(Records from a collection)
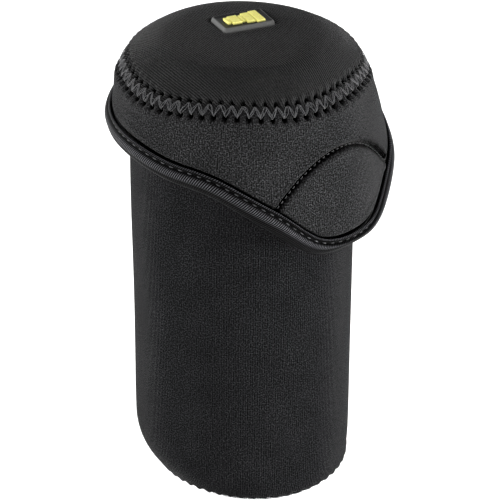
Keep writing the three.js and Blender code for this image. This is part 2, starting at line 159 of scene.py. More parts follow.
def meshOf(name, points, quads, loopUv, paintedShadeAndTone, weld=False, outwards=False):
    # Object of quads with a map and a darkness tone for each point: painted shade on the cloth, tape and
    # thread, and the rubber's own side and face tones. weld joins the points that lie in one place.
    mesh = bpy.data.meshes.new(name)
    mesh.vertices.add(len(points))
    mesh.vertices.foreach_set("co", (points * mm).astype(np.float32).ravel())
    mesh.loops.add(quads.size)
    mesh.loops.foreach_set("vertex_index", quads.astype(np.int32).ravel())
    mesh.polygons.add(len(quads))
    mesh.polygons.foreach_set("loop_start", np.arange(0, quads.size, 4, dtype=np.int32))
    mesh.update(calc_edges=True)
    mesh.uv_layers.new(name="cloth").data.foreach_set("uv", (loopUv * mm).astype(np.float32).ravel())
    shade = mesh.attributes.new("paintedShadeAndTone", "FLOAT", "POINT")
    shade.data.foreach_set("value", paintedShadeAndTone.astype(np.float32).ravel())
    if weld:
        work = bmesh.new()
        work.from_mesh(mesh)
        bmesh.ops.remove_doubles(work, verts=work.verts, dist=1e-8)
        if outwards:
            bmesh.ops.recalc_face_normals(work, faces=work.faces)
        work.to_mesh(mesh)
        work.free()
    mesh.polygons.foreach_set("use_smooth", np.ones(len(mesh.polygons), bool))
    mesh.update()
    return linked(name, mesh)


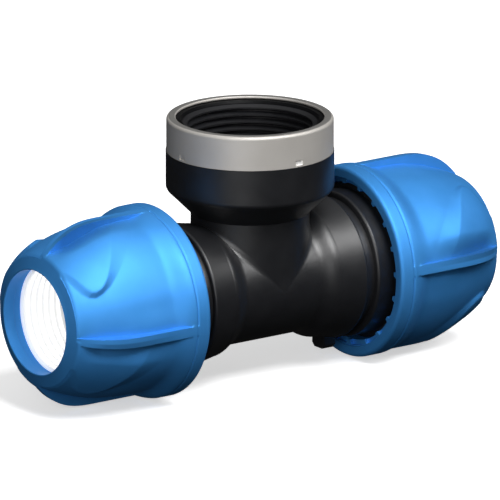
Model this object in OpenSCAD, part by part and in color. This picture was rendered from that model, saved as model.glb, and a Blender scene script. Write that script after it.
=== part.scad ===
/* [Pipe] */
// Outside diameter of the pipe that both ends of the run take
pipe_d = 32; // [25:1:40]
// Radial room between pipe and socket
socket_gap = 0.25; // [0.1:0.05:0.5]
// Radial room between pipe and the seal and grip teeth before they are tightened
grip_gap = 0.1; // [0.05:0.05:0.3]
// Radial room between pipe and the mouth of the nut
mouth_gap = 0.45; // [0.3:0.05:1]

/* [Run of the body] */
// Diameter of the water way through the run and up the neck
flow_d = 26; // [20:0.5:29]
// Wall of the waist at the crossing, in the run and in the neck of the branch
waist_wall = 5.5; // [4:0.1:6]
// Distance from the branch axis to the stop that the pipe meets
stop_x = 18; // [16:0.5:20]
// Distance from the branch axis to where the waist starts to rise
shoulder_x = 13.5; // [12:0.5:16]
// Length of the rise from the waist to the socket
shoulder_len = 7; // [4:0.5:8]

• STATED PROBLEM
Only lines with the string "scene" belong in your answer; copy each one.

• EXPECTED OUTPUT
Keep writing the three.js and Blender code for this image. This is part 2, starting at line 159 of scene.py. More parts follow.
Model this object in OpenSCAD, part by part and in color. This picture was rendered from that model, saved as model.glb, and a Blender scene script. Write that script after it.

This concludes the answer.